[Records with modeling code]
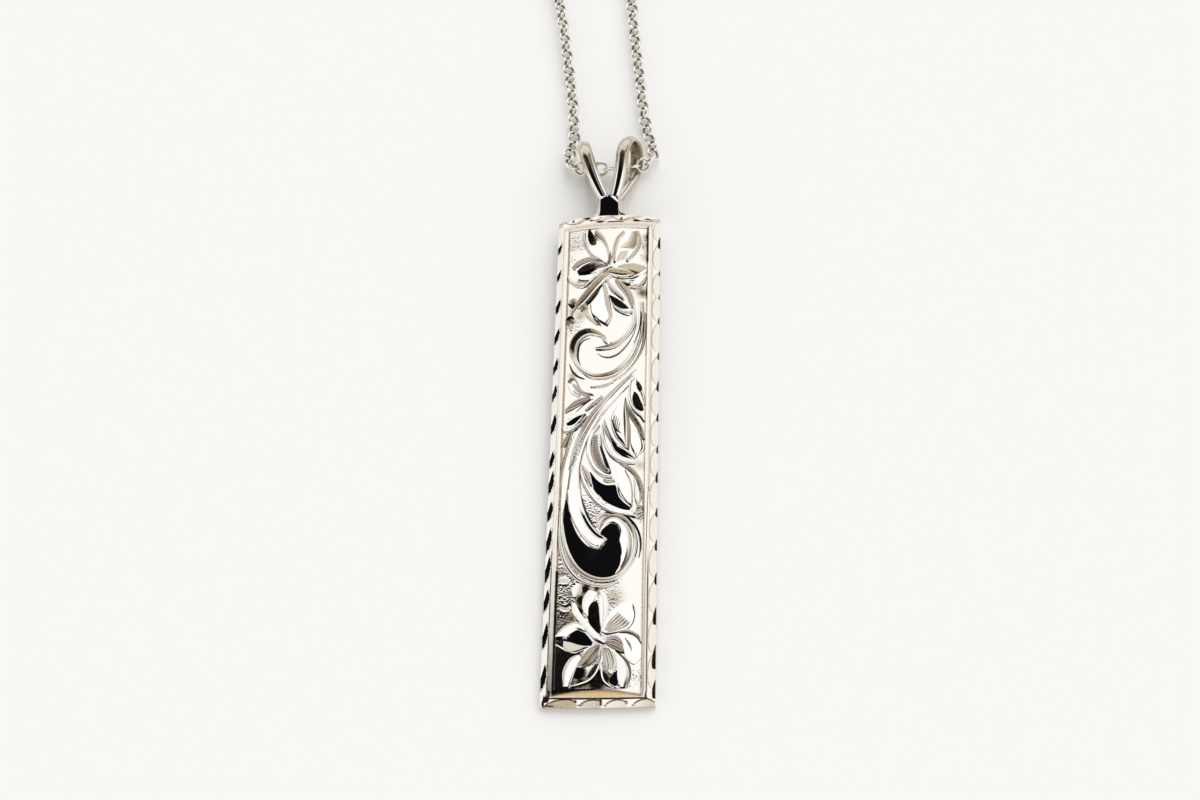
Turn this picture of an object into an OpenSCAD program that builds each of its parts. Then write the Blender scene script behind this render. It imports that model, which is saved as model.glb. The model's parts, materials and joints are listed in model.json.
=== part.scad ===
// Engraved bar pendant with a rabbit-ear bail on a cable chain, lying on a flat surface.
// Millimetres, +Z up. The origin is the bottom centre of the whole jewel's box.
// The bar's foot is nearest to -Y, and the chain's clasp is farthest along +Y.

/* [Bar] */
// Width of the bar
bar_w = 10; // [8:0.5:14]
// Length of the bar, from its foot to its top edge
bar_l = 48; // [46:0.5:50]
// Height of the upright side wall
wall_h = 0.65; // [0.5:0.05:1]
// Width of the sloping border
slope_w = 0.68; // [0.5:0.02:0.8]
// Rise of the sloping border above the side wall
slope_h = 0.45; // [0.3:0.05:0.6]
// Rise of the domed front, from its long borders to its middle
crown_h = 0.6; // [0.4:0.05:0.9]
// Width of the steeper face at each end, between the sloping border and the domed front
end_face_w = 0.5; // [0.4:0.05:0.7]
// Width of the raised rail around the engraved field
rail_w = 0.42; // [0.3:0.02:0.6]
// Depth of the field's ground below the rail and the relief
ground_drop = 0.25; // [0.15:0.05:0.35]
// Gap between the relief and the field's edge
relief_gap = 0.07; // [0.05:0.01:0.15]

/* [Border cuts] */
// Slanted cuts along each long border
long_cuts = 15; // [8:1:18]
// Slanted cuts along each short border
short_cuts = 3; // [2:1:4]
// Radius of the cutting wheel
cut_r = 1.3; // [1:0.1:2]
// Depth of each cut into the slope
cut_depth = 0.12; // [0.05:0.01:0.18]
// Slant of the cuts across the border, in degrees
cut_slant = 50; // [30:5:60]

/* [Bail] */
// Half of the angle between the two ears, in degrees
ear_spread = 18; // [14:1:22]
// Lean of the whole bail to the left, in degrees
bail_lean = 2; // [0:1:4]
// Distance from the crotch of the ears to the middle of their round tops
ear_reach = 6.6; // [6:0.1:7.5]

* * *

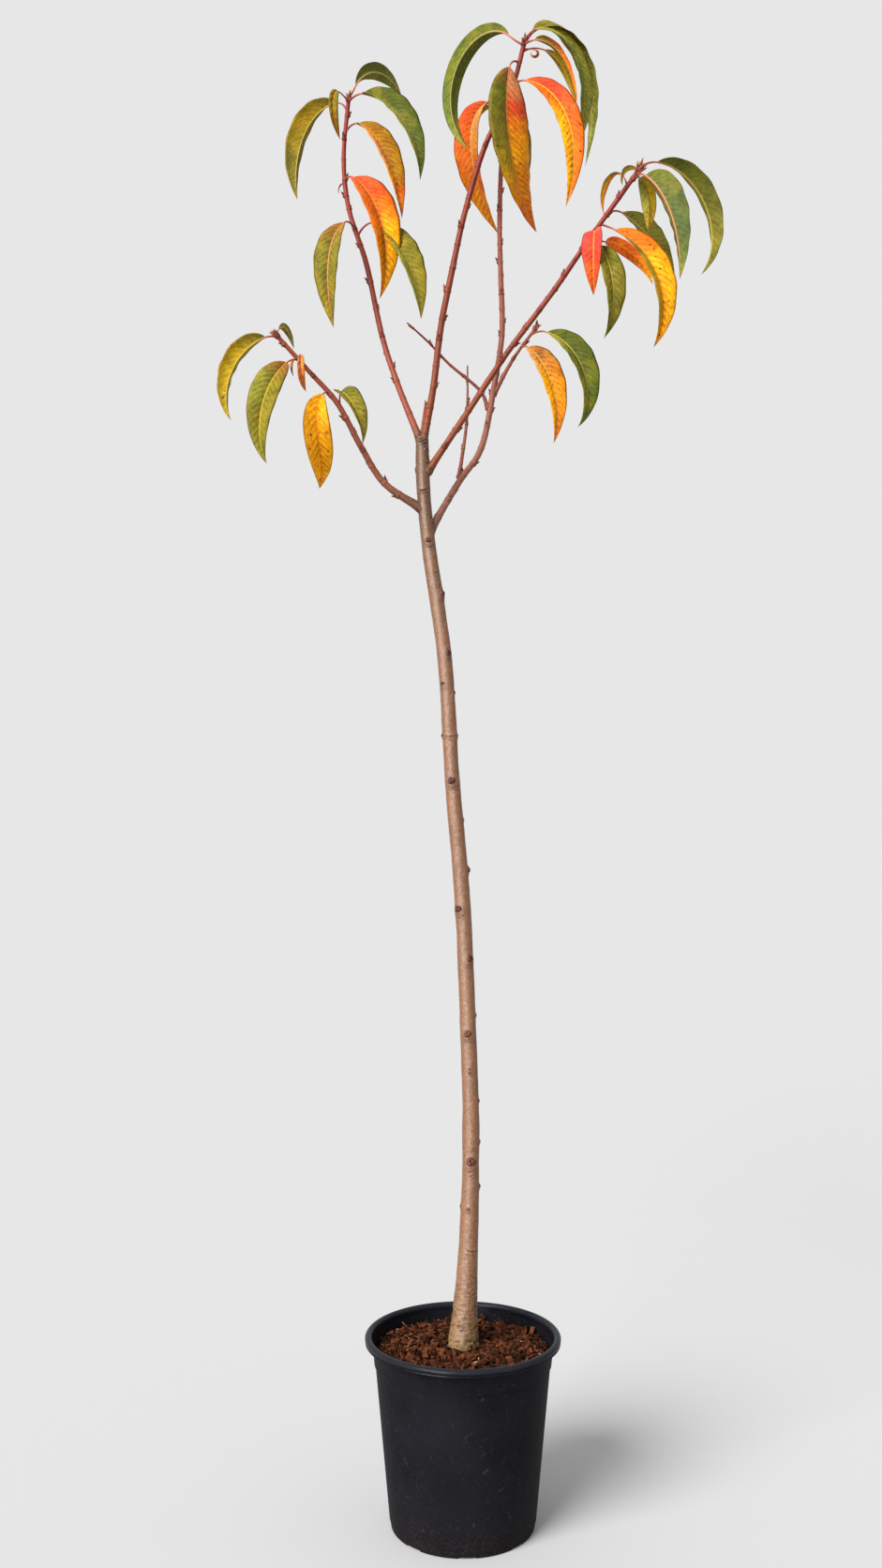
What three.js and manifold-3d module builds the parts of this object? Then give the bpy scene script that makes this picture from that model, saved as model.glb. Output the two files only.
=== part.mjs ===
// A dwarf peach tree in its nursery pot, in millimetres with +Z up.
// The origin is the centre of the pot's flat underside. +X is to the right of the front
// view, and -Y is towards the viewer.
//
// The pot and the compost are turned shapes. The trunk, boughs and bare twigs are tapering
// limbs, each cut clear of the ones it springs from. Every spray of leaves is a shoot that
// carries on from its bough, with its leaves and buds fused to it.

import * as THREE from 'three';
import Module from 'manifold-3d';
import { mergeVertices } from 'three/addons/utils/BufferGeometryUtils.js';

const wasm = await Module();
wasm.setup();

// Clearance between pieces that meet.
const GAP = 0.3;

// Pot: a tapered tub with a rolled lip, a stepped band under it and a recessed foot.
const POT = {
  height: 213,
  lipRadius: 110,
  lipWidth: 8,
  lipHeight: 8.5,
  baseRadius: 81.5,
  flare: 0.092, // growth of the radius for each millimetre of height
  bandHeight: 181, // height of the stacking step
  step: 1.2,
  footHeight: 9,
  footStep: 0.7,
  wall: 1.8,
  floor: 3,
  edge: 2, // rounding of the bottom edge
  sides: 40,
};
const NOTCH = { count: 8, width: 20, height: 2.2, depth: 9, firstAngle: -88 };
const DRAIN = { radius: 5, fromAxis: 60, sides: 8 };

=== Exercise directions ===
Above is a listing; print exactly its lines from the one with "Turn this picture" through the one with "farthest along +Y.", and no other lines.

=== Complete answer ===
Turn this picture of an object into an OpenSCAD program that builds each of its parts. Then write the Blender scene script behind this render. It imports that model, which is saved as model.glb. The model's parts, materials and joints are listed in model.json.
=== part.scad ===
// Engraved bar pendant with a rabbit-ear bail on a cable chain, lying on a flat surface.
// Millimetres, +Z up. The origin is the bottom centre of the whole jewel's box.
// The bar's foot is nearest to -Y, and the chain's clasp is farthest along +Y.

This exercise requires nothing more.